Comparison of visual and textual languages via task modeling

Abstract

In order for comparative studies of programming languages to be meaningful, differences between the languages need to be carefully studied and well understood. Languages that appear to differ only in syntax (for example, visual vs. textual syntax) may in fact differ greatly in usability. Such differences can confound comparative studies unless they are controlled for. In this paper, we examine the usefulness of fine-grained task modeling for studying the usability of programming languages. We focus on program entry, and demonstrate how to create models of program entry tasks for both visual and textual languages. We also demonstrate how to derive performance time estimates from the models using keystroke-level analysis. A by-product of the model building is a collection of functional-level models that can serve as building blocks for modeling higher-level visual programming tasks. We then report on a comparative study of languages with the same semantics but different syntax (visual and textual). Model-based time predictions of program entry tasks were compared to observed times from an empirical study.

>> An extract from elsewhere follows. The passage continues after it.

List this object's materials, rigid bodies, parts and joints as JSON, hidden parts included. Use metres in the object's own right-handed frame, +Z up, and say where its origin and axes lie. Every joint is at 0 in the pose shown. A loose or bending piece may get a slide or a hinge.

The time estimates for the visual condition greatly overestimated the observed times. The primary source of the overestimates appeared to be the time estimate for pointing with the mouse. We then look at three different approaches to improving program entry models. We report on a separate study to calibrate the mouse-pointing time estimate, and demonstrate improved correlation between predicted and observed times with the new estimate. We also apply task modeling to program editing activities, in order to model error recovery behavior during program entry. Finally, we discuss language-specific customization of the keystroke-level operator for mental preparation. We conclude that task modeling is a useful technique for studying differences in the usability of programming languages at the keystroke level.